If the Yankees are to make a move this week at the GM meetings, it could be to clear some money off their payroll. This could be a major move (Curtis Granderson) or less so, like a Phil Hughes or a Joba Chamberlain, who are free agents next year.
My colleague, Wallace Matthews, may be right that this week will be much ado about nothing, but if Brian Cashman wants to make his decision-making easier he needs to find some payroll flexibility.
The issue with the $189M goal for 2014 is that it would seem to hamper any moves for a guy like Russell Martin. The Yankees, under Hal's orders, are operating more by NFL or NBA rules than the more open-market MLB CBA.

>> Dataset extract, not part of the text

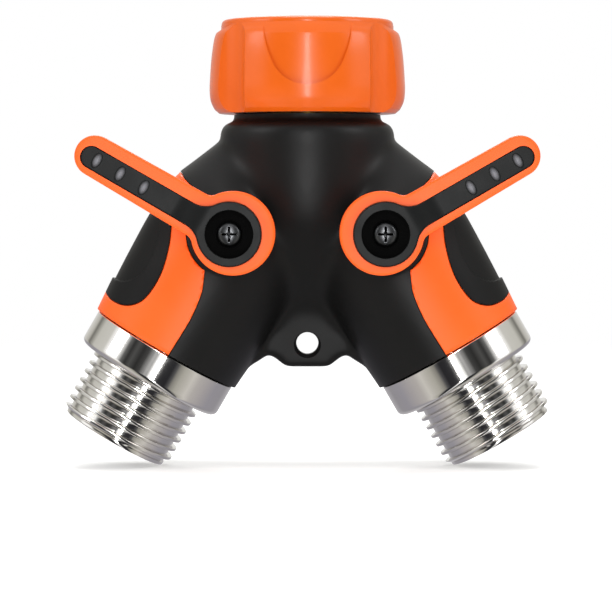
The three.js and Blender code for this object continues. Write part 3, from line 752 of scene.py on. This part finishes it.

Every million you offer Martin is one that can't go to Robinson Cano, a free agent next year, or to the outfielder who will replace Nick Swisher. So if I were Cashman, working under these constraints, I would want to create some room for myself to operate.
The Yankees will already save $13 million if Rafael Soriano does not come back. With Swisher not returning, the Yankees can bank $10.25M. But the money that flows back in is not definitively flowing back out.
So, let's say, by way of example, if you were to trade Granderson, suddenly you would open up another $15 million to play with. Now, you also would be giving up 43 homers and, despite his struggles connecting bat with ball, Granderson is certainly an asset.
Let's say you wanted to sign Torii Hunter. That will probably take at least a two-year, $24 million deal. You could also sign Ichiro Suzuki for, let's say, two years and $12M. So, going into '14, you would have two-thirds of your outfield covered for $18 million with their contracts set to expire at the end of the year.
(Note: In '15, the Yankees should be free to spend crazily again, if they want, because if they hit $189M they will reset their luxury tax number for future years. Plus, presumably, you will receive young assets for Granderson. You will also buy two years for Mason Williams and Tyler Austin to develop.)
For '13, you could move Brett Gardner to center and have him flanked by Hunter and Ichiro. You are better defensively, at the least. If you don't trade Granderson, then you run the risk of just losing him next year for a first round pick.
The Granderson proposal is just a for-instance. There are a million ways Cashman could create payroll flexibility. That could be Cashman's first step in restructuring this team and this payroll. It could start this week.